August 19, 1998
BEIJING (CNN) Two million North Koreans -- nearly 10 percent of the population -- may have died during three years of famine in North Korea, U.S. congressional aides said Wednesday.
Video footage brought back from the secretive communist country by a congressional staff delegation showed sickly, emaciated children, some with stick-thin bodies.
One young child, too weak to sit up, had to be propped up in the corner in an orphanage. Older children filmed during the delegation's week-long visit appeared severely stunted by malnutrition.
To survive the persisting food shortages, North Koreans are eating weeds, grasses and corn stalks that are mashed into powder and sometimes mixed with flour to make noodles or cakes.
"The food shortage continues," said Mark Kirk, one of the bipartisan delegation's four members. "They are out of food. That's clear."
Over the past three years, the famine has killed an estimated 300,000 to 800,000 people annually, with the number of deaths peaking in 1997, Kirk said. He said the figures came from U.S. government sources, refugees and North Korean exiles.
"Two million would be the highest possible estimate," Kirk said.
Deaths were most likely from famine-related illnesses, like pneumonia, tuberculosis, and diarrhea, rather than starvation itself, he said.
Poor medical facilities
To compound the problem, medical facilities are inadequate, where they exist at all, Kirk said.
"We found that the hospitals are really hospices," he said. "There is little or nothing in North Korea's entire health care system. The hospitals have no food, no X-ray film, no aspirin."
Meanwhile, an official from Doctors Without Borders said on Wednesday that the medical aid group may leave North Korea unless the government grants it better access to people sickened by famine.

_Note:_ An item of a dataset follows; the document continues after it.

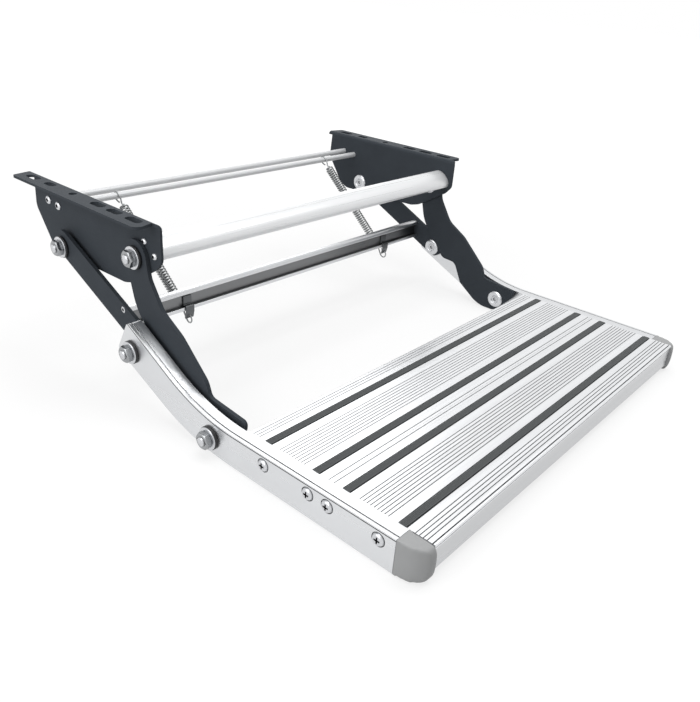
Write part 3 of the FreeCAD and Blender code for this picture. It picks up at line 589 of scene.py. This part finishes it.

Doctors Without Borders has distributed medicines in North Korea for a year, but has found it hard to gauge the results because of the government's lack of cooperation, said William Claus, an agency official based in Brussels.

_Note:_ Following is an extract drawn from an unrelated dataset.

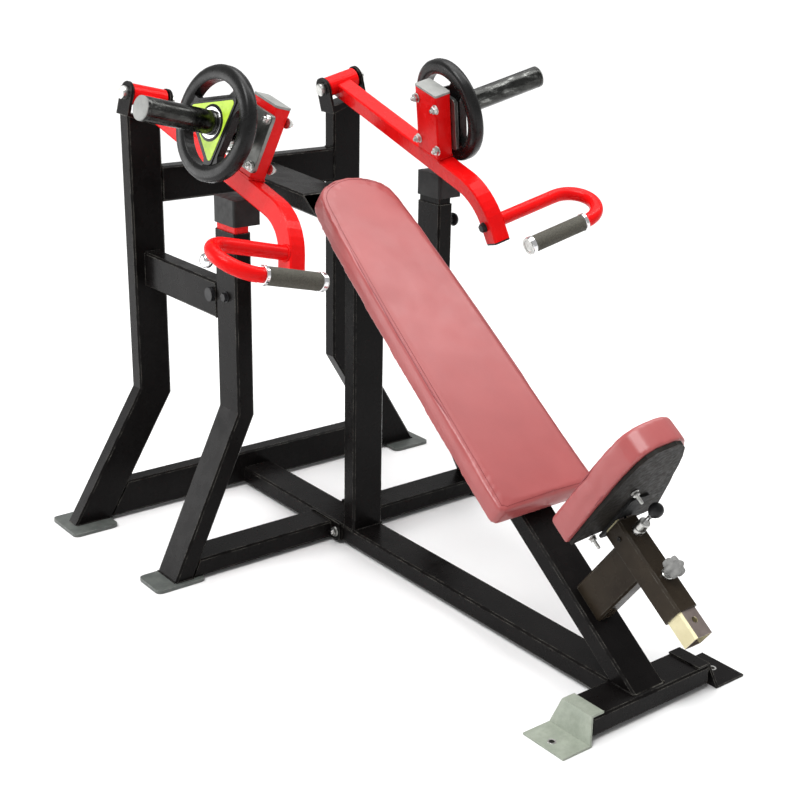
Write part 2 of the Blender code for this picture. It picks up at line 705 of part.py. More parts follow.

The group, one of a half-dozen aid organizations in North Korea, has 12 people working in three provinces, Claus said.
Farm system ravaged
North Korea's food shortages were precipitated by two years of flooding followed by a drought last year that pushed the reclusive Communist nation's inefficient collective farming system to the brink of collapse.
The famine has left North Korea's 23 million people largely dependent on international aid.
International food aid is clearly saving lives, and the international community is feeding nearly every child under the age of 7, the U.S. delegation said.
The United States -- which fought North Korea in the 1950-53 Korean War and remains a staunch supporter of capitalist South Korea -- is now North Korea's largest donor, contributing 220 million tons of food aid.
More aid sought
In an apparent bid for more U.S. aid, North Korean officials told the delegation they would stop exporting missiles if compensated for lost earnings. House International Relations Committee staff member Peter Brookes said they mentioned a figure of $500 million a year.
Kirk said the offer came from Deputy Foreign Minister Kim Gye Gwan, who also heads North Korea's delegation in four-way talks with China, the United States and South Korea.
This year's crops look better than last year's, but North Korea will still lack food after the harvest, the delegation said.
The government of North Korean leader Kim Jong Il has not implemented any significant reforms to reverse the country's economic decline, it added.
Meanwhile, preparations for Kim's expected presidential inauguration on September 9 were almost nonstop, Brookes said, adding that children were still practicing for the inauguration ceremonies at 11 p.m. one night.
Correspondent May Lee and The Associated Press contributed to this report.